Over the weekend, economist and Substacker Noah Smith contemplated whether the current AI data center boom could lead to a financial crisis — and if so, what kind? 

It’s easy to look at the current capital expenditures (CapEx) of large tech companies today and say, “Yep, that’s a bubble.” The numbers are jaw-dropping and echo past boom-bust cycles.

The CapEx on data centers has already exceeded—or at worst, matched—the amount spent on telecoms infrastructure during the Dot-Com and Web 2.0 era.

(Note: Smith points out that the chart above shows the CapEx for telecom in 2020, long after the Dot-Com bust. In 2000, Smith shared, the telecom CapEx peaked at 1.2% of GDP, on par with AI datacenters today, though data center build-out seems far from peaking.)

This level of spending has also quite literally propped up the economy this year. According to Christopher Mims in the Wall Street Journal:

Capex spending for AI contributed more to growth in the U.S. economy in the past two quarters than all of consumer spending, says Neil Dutta, head of economic research at Renaissance Macro Research, citing data from the Bureau of Economic Analysis.

But even if you believe every bubble is bound to burst, the nature of the bubble is crucial, according to Smith.

First, who is funding the bubble? During the Dot-Com bubble, for example, technology companies were primarily funded by bonds, venture capital, and public markets. Importantly, the banking system had little exposure to the technology industry at the time. 

“When a financial bubble and crash is mostly a fall in the value of stocks and bonds, everyone takes losses and then just sort of walks away, a bit poorer — like in 2000,” said Smith.

This is different than the 2008 housing crisis, where banks supplied much of the capital that went into sub-prime mortgages. When defaults happened, the banking system was hit hard.

In today’s AI data center boom, most of the capital has come from private companies, bonds, and venture capital—so far.
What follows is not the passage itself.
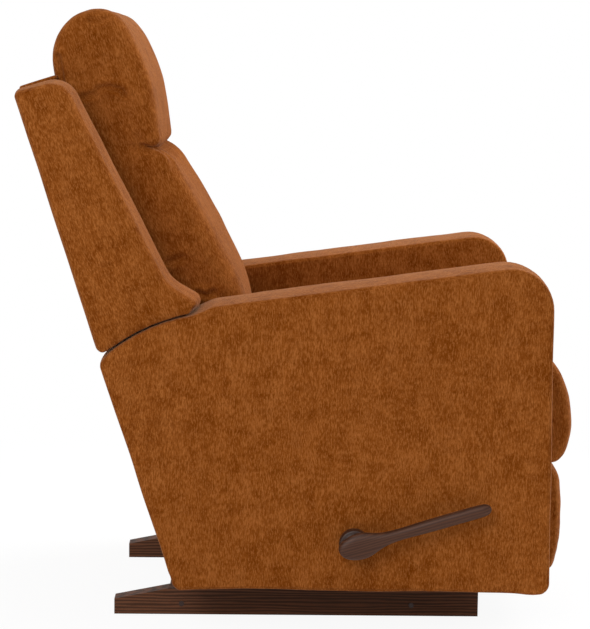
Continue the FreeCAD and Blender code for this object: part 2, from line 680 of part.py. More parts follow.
def make_linkage():
    """The folded footrest links on both sides, each with the rivets that are fast in it."""
    p = link_points()
    to_outer = (MIDDLE_PLANE[0], OUTER_PLANE[1])
    to_middle = (INNER_PLANE[0], MIDDLE_PLANE[1])
    # Each link: its pivots in order, its plane, its open holes, its own rivets and their span.
    # The tail's rivet is flush, because the carrier link passes over it.
    links = {
        "swing_link": (["main", "elbow", "tail"], MIDDLE_PLANE, ["main", "drive"],
                       [("elbow", to_middle), ("tail", to_outer)]),
        "parallel_link": (["second", "heel"], MIDDLE_PLANE, ["second"], [("heel", to_middle)]),
        "carrier_link": (["heel", "elbow", "carrier"], INNER_PLANE, ["heel", "elbow"],
                         [("carrier", to_middle)]),
        "flip_link": (["tail", "flip"], OUTER_PLANE, ["tail", "flip"], []),
        "drive_link": (["crank", "knee", "drive"], OUTER_PLANE, ["crank", "drive"], []),
    }
    for name, (order, plane, open_holes, fast) in links.items():
        half = s.drive_half_width if name == "drive_link" else s.link_half_width
        for word, side in SIDES.items():
            link = bar_shape([p[key] for key in order], span(side, *plane), half,
                             [p[key] for key in open_holes])
            for key, reach in fast:
                link = link.fuse(rivet_shape(side, p[key], *reach, headed=key != "tail"))
            solid_node(f"{name}_{word}", link.removeSplitter())
    to_plate = (MIDDLE_PLANE[0], PLATE_OUTER)
    back = (OUTER_PLANE[0], PLATE_OUTER)
    pins = []
    for side in SIDES.values():
        pins += [rivet(side, p["main"], *to_plate), rivet(side, p["second"], *to_plate),
                 rivet(side, (BACK_Y, BACK_Z), *back)]
    centre("side_plate_rivets", group(*pins))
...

But as Smith and others point out, more and more data centers are being funded by a service called private credit. Private credit is the debt-focused cousin of private equity. They lend out money for large, capital intensive projects. Private capital has exploded in the last few years, and it seems like banks are big funders.

According to Smith:

Private credit funds take some of their financing as equity, but they also borrow money. Some of this money is borrowed from banks. In 2013, only 1% of U.S. banks’ total loans to non-bank financial institutions was to private equity and private credit firms; today, it’s 14%.

This could be a sign that if the AI bubble bursts, banks could be on the hook.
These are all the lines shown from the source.